NRDC and Partners Sue After EPA Gives Pass to Polluters During Pandemic

The agency’s non-enforcement policy risks pollution spikes in already overburdened communities—making COVID-19 that much more dangerous.

Oil refineries dominate the landscape at Wilmington Waterfront Park near the Port of Los Angeles.

Credit: Ann Johansson for NRDC

Learn more about NRDC’s response to COVID-19.

The agency’s non-enforcement policy risks pollution spikes in already overburdened communities—making COVID-19 that much more dangerous.

Together with partners, NRDC sued the U.S. Environmental Protection Agency today for ignoring an emergency rulemaking petition filed in response to the EPA’s non-enforcement policy, which would allow industries to stop monitoring and reporting polluting in the midst of the COVID-19 pandemic—with no notice to the public.

“This policy benefits polluters and polluters alone—all at our expense,” says NRDC president Gina McCarthy. “During a pandemic that is hitting people with heart and lung disease the hardest, it is senseless to push forward a ‘don’t ask, don’t tell’ policy for polluters that will allow them to make our air and water dirtier without warning or repercussion.”

Monitoring and reporting are at the core of the EPA’s enforcement of bedrock environmental laws and serve as a critical means of deterring air and water emissions.

The coalition of community-based environmental, climate justice, and public interest groups had demanded that the agency issue an emergency rule requiring companies that take advantage of the policy to publicly disclose in writing when and why they stopped monitoring or reporting their emissions, which then the EPA must immediately disclose to the public.
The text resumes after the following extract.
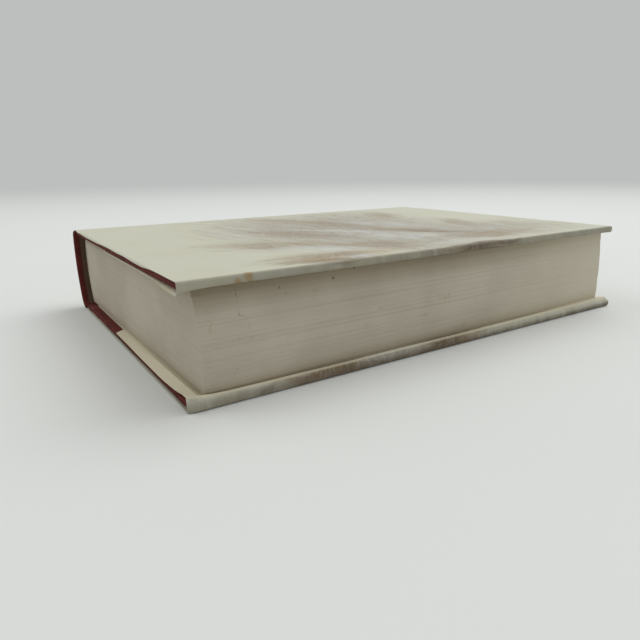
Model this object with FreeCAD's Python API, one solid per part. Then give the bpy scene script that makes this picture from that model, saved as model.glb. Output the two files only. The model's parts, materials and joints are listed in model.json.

The agency ignored that request. “The EPA’s failure to swiftly issue a rule requiring public notice of which facilities are accepting the agency’s invitation to use the crisis as an opportunity to opt out of compliance with environmental standards is unreasonable and endangers the public,” says Robert Weissman, president of Public Citizen.

The EPA’s move comes as new research shows that long-term exposure to air pollution—which causes disease and weakens the respiratory system’s ability to fight infections—is associated with significantly higher death rates from the coronavirus in the United States.

“For far too long, chemical, oil, and energy companies have been allowed to risk the safety, pollute the air and water, and damage the health and well being of communities of color, Indigenous communities, and low-income communities, who have been subject to these cumulative impacts far more than other communities," says Michele Roberts, national co-coordinator of the Environmental Justice Health Alliance for Chemical Policy Reform. “Now this administration is using a pandemic that is also disproportionately harming our people as an excuse to build on that fundamental injustice and environmental genocide by giving a free pass to polluters.”

The lawsuit asks the court to order the EPA to issue the emergency rule immediately to limit the potentially devastating impacts to already overburdened communities.

“These environmental regulations are in place not just to protect the public,” says José Bravo, executive director of the Just Transition Alliance, “but also for the safety of those working closest to dangerous chemicals day in and day out. Permission to ignore them will lead to decreased safety for both workers and nearby fenceline communities.”

Other partners in the lawsuit include Coming Clean, Catskill Mountainkeeper, Texas Environmental Justice Advocacy Services, Clean Water Action, Center for Coalfield Justice, Flint Rising, Indigenous Environmental Network, Los Jardines Institute, Southeast Environmental Task Force, Water You Fighting For, and West Harlem Environmental Action Inc.

“Now more than ever, we need the EPA to do its job and protect our health—not put it at greater risk,” McCarthy says.